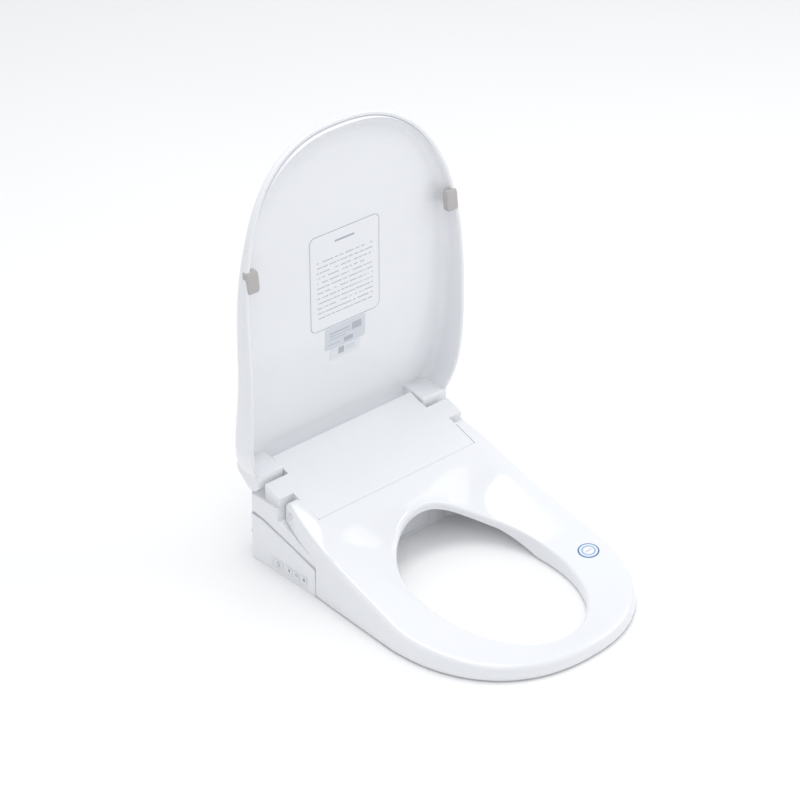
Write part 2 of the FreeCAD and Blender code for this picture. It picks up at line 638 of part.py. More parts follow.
def spray_gate():
    leaf = box(-GATE_HALF_WIDTH, GATE_HALF_WIDTH, CASE_FRONT_Y, CASE_FRONT_Y + GATE_THICK,
               GATE_BOTTOM_Z, GATE_AXIS_Z - 1.0)
    barrel = rod((1, 0, 0), (-GATE_HALF_WIDTH, GATE_AXIS_Y, GATE_AXIS_Z), 1.9, 2 * GATE_HALF_WIDTH)
    gate = leaf.fuse(barrel)
    return gate.cut(rod((1, 0, 0), (-60.0, GATE_AXIS_Y, GATE_AXIS_Z), 1.0 + RUNNING_GAP, 120.0))


def gate_pin():
    return rod((1, 0, 0), (-55.5, GATE_AXIS_Y, GATE_AXIS_Z), 1.0, 111.0)


def water_tank():
    outer = box(34.0, 130.0, -82.0, 8.0, 15.0, 70.0)
    outer = outer.makeFillet(6.0, outer.Edges)
    inner = box(37.0, 127.0, -79.0, 5.0, 18.0, 67.0)
    return outer.cut(inner).cut(rod((0, 0, 1), (83.0, -35.0, 60.0), 14.2, 20.0)).cut(
        rod((1, 0, 0), (120.0, -12.0, 25.0), 2.6, 20.0))


def tank_cap():
    plug = rod((0, 0, 1), (83.0, -35.0, 66.0), 14.0, 6.0)
    return plug.fuse(rod((0, 0, 1), (83.0, -35.0, 70.2), 18.0, 3.0))


def heating_element():
    coil = rod((0, 0, 1), (83.0, -35.0, 22.0), 3.0, 44.0)
    for z in (22.0, 30.0, 38.0, 46.0):
        coil = coil.fuse(Part.makeTorus(20.0, 3.0, Vector(83.0, -35.0, z + 3.0), Vector(0, 0, 1)))
        coil = coil.fuse(box(83.0, 103.0, -36.0, -34.0, z + 2.0, z + 4.0))
    return coil


def solenoid_valve():
    block = box(140.0, 160.0, -24.0, -1.0, 14.0, 36.0)
    coil = rod((0, 0, 1), (150.0, -12.0, 36.0), 9.0, 22.0)
    return block.fuse(coil)


def feed_pipe():
    return tube((1, 0, 0), (130.0, -12.0, 25.0), 4.0, 2.6, 10.0)


def water_inlet():
    spigot = tube((0, 1, 0), (150.0, -0.9, 25.0), 9.8, 7.0, 26.0)
    spigot = spigot.fuse(tube((0, 1, 0), (150.0, CASE_REAR_Y + 0.3, 25.0), 10.4, 7.0, 16.0))
    nut = rod((0, 1, 0), (150.0, 3.0, 25.0), 13.0, 6.0).cut(rod((0, 1, 0), (150.0, 2.0, 25.0), 8.0, 9.0))
    return spigot.fuse(nut)


def cord_gland():
    neck = tube((0, 1, 0), (-150.0, 12.0, 25.0), 7.1, 3.6, 22.0)
    return neck.fuse(tube((0, 1, 0), (-150.0, 15.0, 25.0), 9.5, 3.6, 6.0))


# ---------------------------------------------------------------- warm air unit

def blower_housing():
    drum = rod((0, 0, 1), (FAN_X, FAN_Y, FAN_Z), FAN_RADIUS, FAN_HEIGHT)
    mouth = box(-58.0, -24.0, FAN_Y - 32.0, FAN_Y - 4.0, FAN_Z, FAN_Z + FAN_HEIGHT)
    throat = box(-76.0, -26.0, FAN_Y - 30.0, FAN_Y - 6.0, FAN_Z + 2.0, FAN_Z + FAN_HEIGHT - 2.0)
    hollow = rod((0, 0, 1), (FAN_X, FAN_Y, FAN_Z + 2.0), FAN_RADIUS - 2.0, FAN_HEIGHT - 4.0)
    link = box(-76.0, -56.0, FAN_Y - 32.0, FAN_Y - 4.0, FAN_Z, FAN_Z + FAN_HEIGHT)
    shell = drum.fuse(mouth).fuse(link).cut(hollow).cut(throat)
    shell = shell.cut(box(-56.0, -26.0, FAN_Y - 33.0, FAN_Y - 20.0, FAN_Z + 2.0, FAN_Z + FAN_HEIGHT - 2.0))
    return shell.cut(rod((0, 0, 1), (FAN_X, FAN_Y, FAN_Z + 20.0), 3.4, 20.0))


def fan_impeller():
    hub = rod((0, 0, 1), (FAN_X, FAN_Y, FAN_Z + 4.0), 6.0, 16.0)
    plate = rod((0, 0, 1), (FAN_X, FAN_Y, FAN_Z + 4.0), 29.0, 1.6)
    wheel = hub.fuse(plate)
    for i in range(16):
        blade = box(20.0, 28.5, -0.7, 0.7, FAN_Z + 5.0, FAN_Z + 21.0)
        blade.rotate(Vector(24.0, 0, 0), Vector(0, 0, 1), 35.0)
        blade.rotate(Vector(0, 0, 0), Vector(0, 0, 1), 360.0 * i / 16)
        blade.translate(Vector(FAN_X, FAN_Y, 0))
        wheel = wheel.fuse(blade)
    return wheel.cut(rod((0, 0, 1), (FAN_X, FAN_Y, FAN_Z + 6.0), 1.5 + RUNNING_GAP, 20.0))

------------

Look at the material above and copy, word for word, its lines from the first through the one containing "1.0 + RUNNING_GAP, 120.0))".

* _REPLY TO THE EXERCISE_
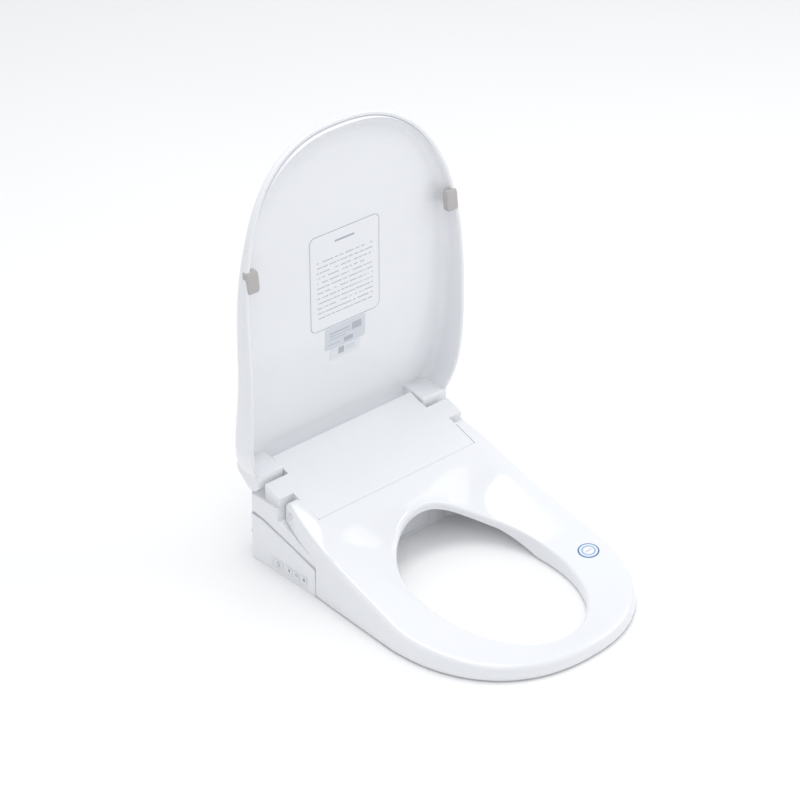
Write part 2 of the FreeCAD and Blender code for this picture. It picks up at line 638 of part.py. More parts follow.
def spray_gate():
    leaf = box(-GATE_HALF_WIDTH, GATE_HALF_WIDTH, CASE_FRONT_Y, CASE_FRONT_Y + GATE_THICK,
               GATE_BOTTOM_Z, GATE_AXIS_Z - 1.0)
    barrel = rod((1, 0, 0), (-GATE_HALF_WIDTH, GATE_AXIS_Y, GATE_AXIS_Z), 1.9, 2 * GATE_HALF_WIDTH)
    gate = leaf.fuse(barrel)
    return gate.cut(rod((1, 0, 0), (-60.0, GATE_AXIS_Y, GATE_AXIS_Z), 1.0 + RUNNING_GAP, 120.0))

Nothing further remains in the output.